Les Européens refusent de commenter sur le fond, le bras de fer toujours plus tendu entre Madrid et les indépendantistes catalans, mais sans parvenir à masquer leur malaise face à cette crise sans précédent dans l'Union Européenne.
A 8 jours du référendum sur l'indépendance de la Catalogne, une vingtaine d'opérations policières ont débouché sur l'arrestation de 14 cadres du gouvernement régional catalan et la saisie de millions de bulletins de vote, compromettant l'organisation de cette consultation interdite par la justice espagnole.
"Nous avons exprimé notre position plusieurs fois à tous les niveaux", a rappelé jeudi un porte-parole de la Commission, Margaritis Schinas, pressé jeudi de commenter ces évènements.
Bruxelles répète inlassablement "la doctrine Prodi", du nom de Romano Prodi, un ancien président de la Commission, qui avait stipulé en 2004 qu'un Etat né d'une sécession au sein de l'UE ne serait pas automatiquement considéré comme faisant partie de l'Union.
La semaine dernière, Jean-Claude Juncker, l'actuel président de l'exécutif européen, a prévenu qu'il tiendrait compte des "arrêts de la Cour constitutionnelle espagnole et du parlement espagnol", autrement dit qu'il attendrait leur feu vert, avant de reconnaître une déclaration d'indépendance en Catalogne.
De Paris où l'on réclame le "respect du cadre institutionnel espagnol" à Bratislava où l'on demande d'agir "conformément à la Constitution espagnole", les chancelleries se conforment presque mot pour mot à la ligne suivie par Madrid.
Ce serait un "précédent terrible" pour l'Europe déjà en crise
"Une reconnaissance de la Catalogne créerait un précédent terrible pour l'UE, que Bruxelles aurait du mal à gérer et dont tout mouvement séparatiste pourrait se servir par la suite", relève Dan Dungaciu, le directeur de l'Institut d'études politiques et de relations internationales de Bucarest.

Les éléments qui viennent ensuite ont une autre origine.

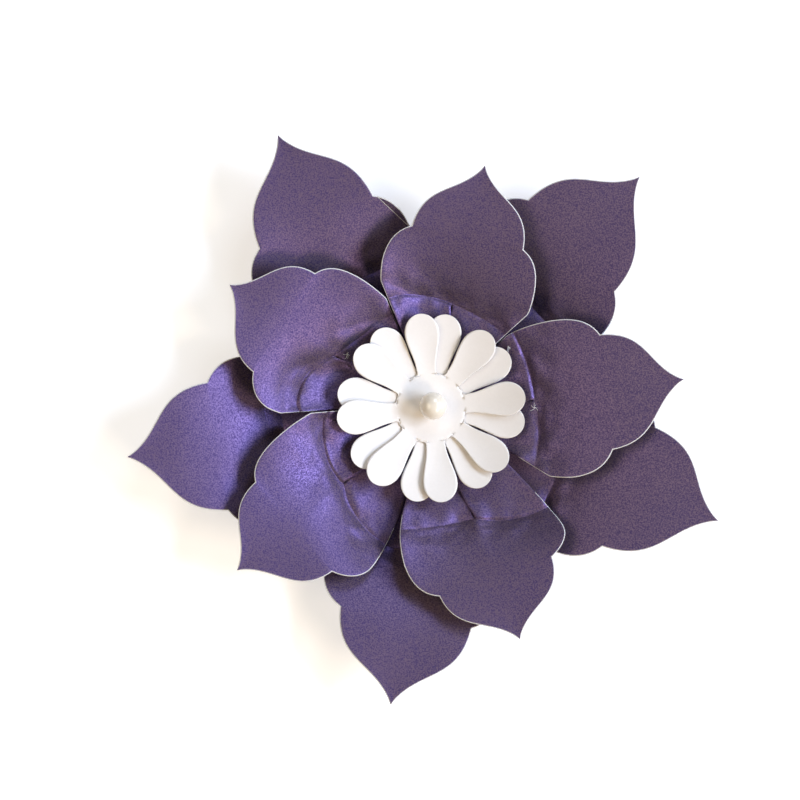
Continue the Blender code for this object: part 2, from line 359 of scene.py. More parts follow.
# %% [markdown]
# A cracked corner
#
# One outer petal was bent across its lobe, and its coat cracked white along the bend. Two cuts through
# the mesh, side by side, leave a strip as narrow as the crack. The strip gets the core's finish, and
# everything beyond it is tilted up. Only faces close by are cut, so the rest of the petal stays as it
# was.

# %% The crack
CRACKED_PETAL = "outer_petal_1_card"
CRACK_FROM = Vector((-19.3, 74.6, 0.0))
CRACK_TO = Vector((-8.7, 64.8, 0.0))
CRACK_WIDTH = 0.2
CRACK_REACH = 11.0
CRACK_RISE = 0.5


def crack_corner(bm):
    """Bends the corner beyond a straight line up and shows the core along the line."""
    middle = (CRACK_FROM + CRACK_TO) / 2
    run = (CRACK_TO - CRACK_FROM).normalized()
    outward = Vector((-run.y, run.x, 0.0))
    for shift in (-CRACK_WIDTH / 2, CRACK_WIDTH / 2):
        faces = [f for f in bm.faces if (f.calc_center_median() / MM - middle).xy.length < CRACK_REACH]
        edges = list(dict.fromkeys(e for f in faces for e in f.edges))
        verts = list(dict.fromkeys(v for f in faces for v in f.verts))
        place = (middle + outward * shift) * MM
        bmesh.ops.bisect_plane(bm, geom=faces + edges + verts, plane_co=place, plane_no=outward)
    for face in bm.faces:
        offset = face.calc_center_median() / MM - middle
        offset.z = 0.0
        if offset.length < CRACK_REACH and abs(offset.dot(outward)) < CRACK_WIDTH / 2:
            face.material_index = CORE_SLOT
    for vert in bm.verts:
        offset = vert.co / MM - middle
        offset.z = 0.0
        beyond = offset.dot(outward)
        if offset.length < CRACK_REACH and beyond > 0.0:
            vert.co.z += MM * CRACK_RISE * beyond


print("the crack is", round((CRACK_TO - CRACK_FROM).length, 1), "mm long")

# %% [markdown]
# Building the sheet
#
# The grid is made flat by Blender, slit with split_edges, and then each vertex is sent through the
# fold. Solidify gives it the card's thickness, and its rim takes the finish of the strip beside it.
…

Contrairement à la plupart des autres capitales européennes, Madrid n'a d'ailleurs jamais reconnu l'indépendance du Kosovo, quitte à freiner les efforts diplomatiques européens en vue d'apaiser les tensions dans les Balkans.
Mais dans certains Etats membres, le malaise était perceptible après les opérations de police, auxquelles des milliers de partisans du référendum ont riposté en descendant dans les rues de Barcelone.

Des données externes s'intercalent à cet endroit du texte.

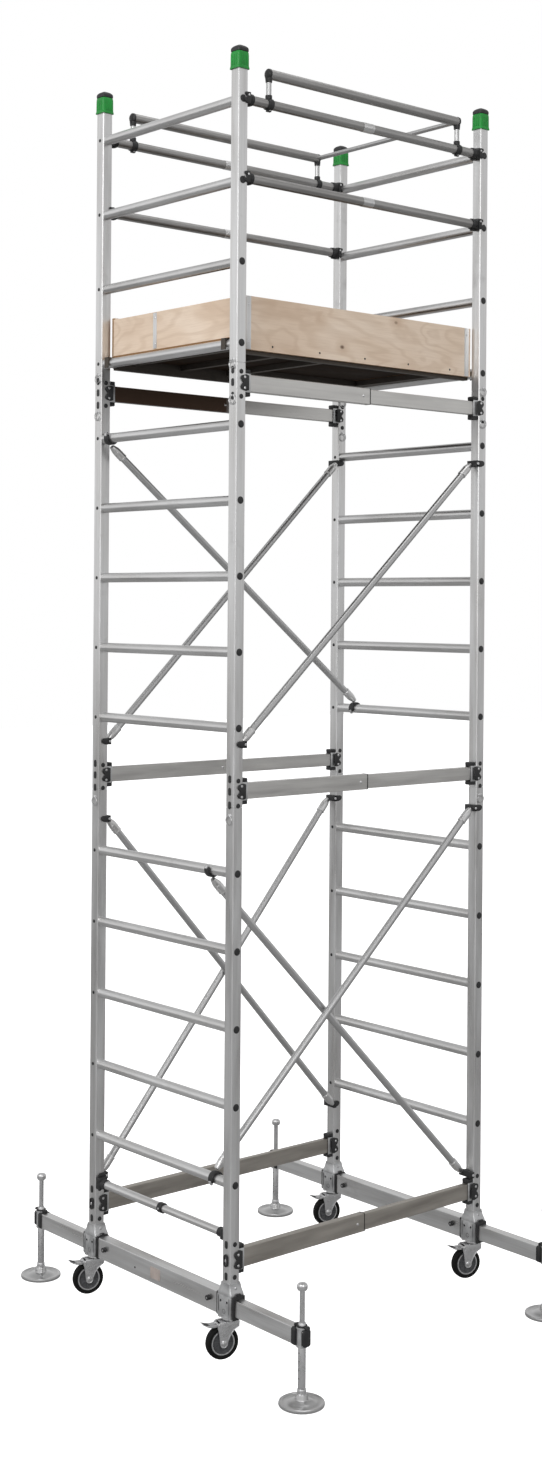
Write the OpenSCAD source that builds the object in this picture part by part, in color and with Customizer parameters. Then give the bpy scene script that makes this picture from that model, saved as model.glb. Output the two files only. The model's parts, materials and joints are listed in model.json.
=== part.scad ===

"Nous suivons tout ce processus avec une très très grande inquiétude", a admis jeudi un diplomate de haut rang, même si, "ce que nous disons en général à ce stade, c'est que nous faisons confiance à la démocratie".
"Même s'il agit dans le cadre de la loi, le gouvernement espagnol gère très mal cette situation", s'est alarmé un autre diplomate, s'exprimant lui aussi sous couvert d'anonymat. "Dépêcher la Guardia civil pour procéder à des arrestations envoie un signal très négatif", a-t-il insisté.
"Il ne s'agit pas juste d'indépendance, du oui ou du non. Il ne s'agit pas seulement des relations entre la Catalogne et l'Espagne (..) Il s'agit ici des droits civiques et des normes démocratiques" dans l'UE, a fulminé jeudi Amadeu Altafaj, le représentant du gouvernement catalan à Bruxelles.
"Nous comprenons tout à fait que la Commission ne veuille pas s'immiscer", mais elle devrait adresser "un message positif, constructif, qui encouragerait au moins les parties à engager un dialogue politique", a-t-il estimé.
Sans surprise, les indépendantistes catalans ont reçu le soutien d'autres dirigeants séparatistes comme la Première ministre écossaise Nicola Sturgeon, qui a appelé au respect du "droit à l'autodétermination des peuples", et le Flamand Geert Bourgeois, qui réclame "une médiation internationale".